A series of companies are taking their chances to meet investors and sell bonds near record-low yields despite another day of weak sentiment in the corporate credit markets.
A broad measure of risk sentiment, Markit's CDX North America Investment Grade Index, sank 0.8% in late-morning trading, following a 3.4% weakening Monday, as investors remain anxious ahead of the two-day European Union summit beginning Thursday.
Six borrowers including Deere & Co. (DE) and Comcast Corp. (CMCSA, CMCSK) are doing what they can to get in deals now before the summit potentially brings another downturn to the market.
Jim Probert, managing director and head of investment grade capital markets at Bank of America Merrill Lynch, said investors are getting more comfortable with volatility, enabling issuers to bring debt to the market even on days when equity markets are down sharply.
"It has evolved from perhaps three or six months ago," Probert said. "We wouldn't have recommended moving ahead on days that were down...and now we are confident moving ahead."
One reason both sides of the transaction can be confident: issuers are receiving some of the lowest borrowing costs on record, and investors are seeing good performance in the secondary market.
The Barclays investment-grade index was within 0.02 percentage points of its all-time low at 3.27% Monday, but it also returned 4.85% to date this year.
"It's close to a perfect world scenario," Probert said. "It's rare that two things line up...and both sides are taking advantage of that."
Deere, which sold $1.25 billion of 30-year bonds at one of the lowest yields on record earlier this month, is now selling a three-part deal featuring 22-month floating-rate notes, plus fixed-maturities due in three and 10.5 years.
Comcast is selling 10-year and 30-year bonds, marking its first offering in more than two years, according to Standard & Poor's LCD.
Both deals are "benchmark"-sized, which typically means at least $500 million per tranche.
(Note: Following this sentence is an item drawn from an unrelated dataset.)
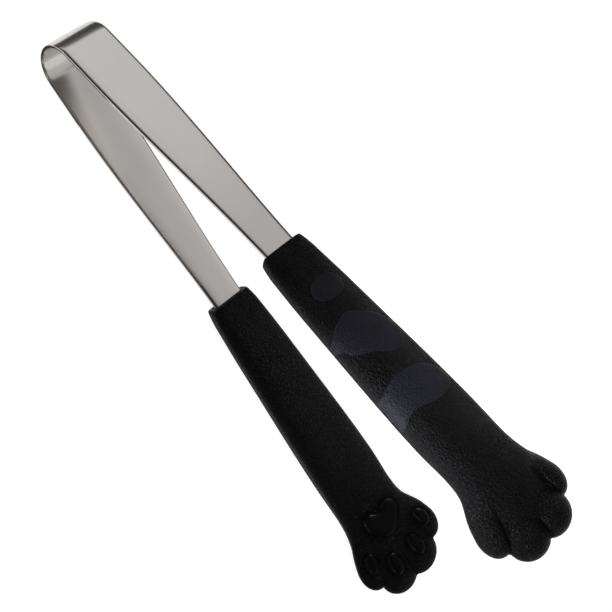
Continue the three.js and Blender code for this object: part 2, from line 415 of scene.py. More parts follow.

Other deals appear to be smaller, unlike last week when a range of "jumbo" deals pushed weekly volume well above forecasts. Nearly $20 billion of high-grade bonds were priced last week, versus estimates of $10 billion to $15 billion.
David Trahan, head of investment-grade syndicate at Citigroup, said Monday the stars could align for a continued flood of deals issuance this week.
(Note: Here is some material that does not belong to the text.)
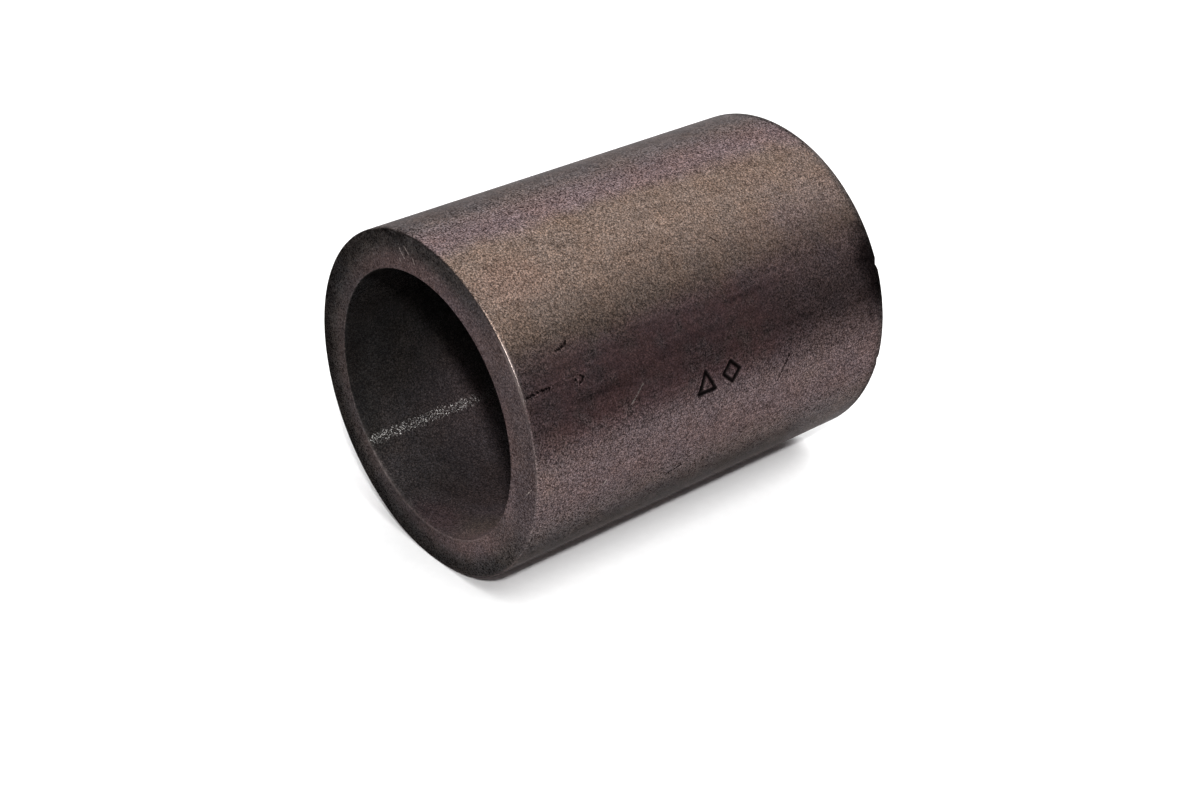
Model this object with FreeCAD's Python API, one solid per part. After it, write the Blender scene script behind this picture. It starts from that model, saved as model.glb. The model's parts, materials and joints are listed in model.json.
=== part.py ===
import FreeCAD, Part
import os

# Plain sintered-bronze sleeve bushing, one solid piece, in millimetres.
# The origin is on the bore axis, half way along the bore.
# The bore axis runs along +Y and +Z is up, so the sleeve lies on its side.

# Driving dimensions
bore_diameter = 28.0
outer_diameter = 36.0
sleeve_length = 46.0
bore_edge_break = 0.08
outer_edge_break = 0.10

# Worked out from them
bore_radius = bore_diameter / 2
outer_radius = outer_diameter / 2
half_length = sleeve_length / 2


def sleeve_section():
    """The wall's section in the XY plane: X is the radius, Y runs along the bore.

    Each of the four corners is cut back by its 45 degree edge break.
    """
    corners = [
        (outer_radius - outer_edge_break, -half_length),
        (outer_radius, -half_length + outer_edge_break),
        (outer_radius, half_length - outer_edge_break),
        (outer_radius - outer_edge_break, half_length),
        (bore_radius + bore_edge_break, half_length),
        (bore_radius, half_length - bore_edge_break),
        (bore_radius, -half_length + bore_edge_break),
        (bore_radius + bore_edge_break, -half_length),
    ]
    outline = [FreeCAD.Vector(radius, along, 0) for radius, along in corners]
    outline.append(outline[0])
    return Part.Face(Part.makePolygon(outline))


def bushing_sleeve():
    """The whole bushing: the wall's section turned once about the bore axis."""
    centre = FreeCAD.Vector(0, 0, 0)
    bore_axis = FreeCAD.Vector(0, 1, 0)
    return sleeve_section().revolve(centre, bore_axis, 360)


os.makedirs("parts", exist_ok=True)
bushing_sleeve().exportStep("parts/bushing_sleeve.step")
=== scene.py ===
import json
import math
from collections import namedtuple

import bpy
import numpy as np
from mathutils import Matrix, Vector, noise


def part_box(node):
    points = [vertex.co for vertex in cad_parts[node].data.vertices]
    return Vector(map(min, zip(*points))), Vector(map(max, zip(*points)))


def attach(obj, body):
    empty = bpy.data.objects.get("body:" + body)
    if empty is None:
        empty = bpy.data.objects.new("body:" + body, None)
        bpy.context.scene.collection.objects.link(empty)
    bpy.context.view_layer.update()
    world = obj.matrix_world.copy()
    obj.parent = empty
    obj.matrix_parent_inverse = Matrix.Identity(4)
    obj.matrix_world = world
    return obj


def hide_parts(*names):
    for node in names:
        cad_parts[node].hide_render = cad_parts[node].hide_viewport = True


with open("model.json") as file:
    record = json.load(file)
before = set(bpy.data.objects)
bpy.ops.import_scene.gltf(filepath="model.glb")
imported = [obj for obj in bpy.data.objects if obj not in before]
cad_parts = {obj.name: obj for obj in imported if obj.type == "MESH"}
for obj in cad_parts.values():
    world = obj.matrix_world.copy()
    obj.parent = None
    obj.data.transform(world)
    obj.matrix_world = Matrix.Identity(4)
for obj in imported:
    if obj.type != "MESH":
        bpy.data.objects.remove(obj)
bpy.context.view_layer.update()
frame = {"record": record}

# ---------------------------------------------------------------- sizes, in metres, from the frame
MM = 0.001
low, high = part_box("bushing_sleeve")
bore_mount = next(mount for mount in frame["record"]["mounts"] if mount["name"] == "bore")

outer_radius = (high.x - low.x) / 2
bore_radius = bore_mount["dims"]["r_mm"] * MM
half_length = (high.y - low.y) / 2
centre = (low + high) / 2

outer_edge_radius = 0.18 * MM
bore_edge_radius = 0.12 * MM
face_crown = 0.03 * MM
wall_waviness = 0.006 * MM

# ---------------------------------------------------------------- the punched inspection mark
mark_along = -0.2 * MM
mark_angle = math.radians(9.4)
mark_height = 2.1 * MM
mark_gap = 0.6 * MM
mark_margin = 0.45 * MM
stroke_half_width = 0.26 * MM
stroke_depth = 0.12 * MM
burr_height = 0.015 * MM


def mark_strokes():
    """Ends of the strokes of a hollow triangle and a hollow diamond: (along the bore, round the wall)."""
    half = mark_height / 2
    left, right = mark_along - mark_gap - half, mark_along + mark_gap + half
    triangle = [(left - half, -half), (left + half, -half), (left, half)]
    diamond = [(right - half, 0), (right, -half), (right + half, 0), (right, half)]
    strokes = []
    for corners in (triangle, diamond):
        strokes += list(zip(corners, corners[1:] + corners[:1]))
    return strokes


def distance_to_segment(u, v, start, end):
    """Distance of each point (u, v) from the segment between start and end."""
    along = np.array(end) - np.array(start)
    share = ((u - start[0]) * along[0] + (v - start[1]) * along[1]) / (along @ along)
    share = np.clip(share, 0, 1)
    return np.hypot(u - start[0] - share * along[0], v - start[1] - share * along[1])


def smooth(values, start, end):
    """0 before start and 1 after end, with a smooth rise between them."""
    share = np.clip((values - start) / (end - start), 0, 1)
    return share * share * (3 - 2 * share)


# ---------------------------------------------------------------- the sleeve's grid of vertices
# Spacing of the grid, in metres
wall_step = 0.6 * MM
wall_edge_step = 0.2 * MM
mark_step = 0.105 * MM
face_step = 0.26 * MM
face_edge_step = 0.16 * MM
bore_step = 0.82 * MM
ring_step = math.radians(0.98)
mark_ring_step = 0.095 * MM / outer_radius

# Widths of the finely spaced bands beside the rims, and the gaps next to the rounded corners
wall_edge_band = 1.2 * MM
face_edge_band = 1.0 * MM
far_corner_gap = 0.12 * MM
near_corner_gap = 0.2 * MM
bore_corner_gap = 0.4 * MM

Grid = namedtuple("Grid", "radius angle along")


def graded(*stretches):
    """Places along a line, from stretches of (start, end, step), each with its own even step."""
    places = []
    for start, end, step in stretches:
        count = max(1, round((end - start) / step))
        places += [start + (end - start) * i / count for i in range(count)]
    return places


def ring_angles():
    """Angles round the bore axis from +X towards +Z, closer together where the mark is."""
    half_angle = (mark_height / 2 + mark_margin) / outer_radius
    return graded(
        (mark_angle - math.pi, mark_angle - half_angle, ring_step),
        (mark_angle - half_angle, mark_angle + half_angle, mark_ring_step),
        (mark_angle + half_angle, mark_angle + math.pi, ring_step),
    )


def corner_arc(centre_radius, centre_along, size, start, count=5):
    """Points of a rounded corner, a quarter turn from the start angle in degrees, without the first one."""
    angles = [math.radians(start + 90 * i / count) for i in range(1, count + 1)]
    return [(centre_radius + size * math.cos(a), centre_along + size * math.sin(a)) for a in angles]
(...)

"This is certainly a week that the market was expecting to be active, in part because of the odd-holiday next week with July 4th falling on Wednesday," he said. "If markets stabilize, we could see a plethora of companies coming to the market."
Luxury goods maker LVMH Moet Hennessy Louis Vuitton SA (MC.FR, LVMUY), and the financing unit of global information services group Experian Plc (EXPN.LN, EXPGY), are each selling $500 million of five-year bonds.
Metropolitan Life Global Funding I, a unit of MetLife Inc. (MET), is also selling a benchmark-sized offering of three-year notes. The two-part transaction features senior unsecured notes as well as funding agreement-backed notes.
Finally, American International Group Inc. (AIG) is adding $250 million to its outstanding issuer of 4.875% coupon bonds due in June 2022.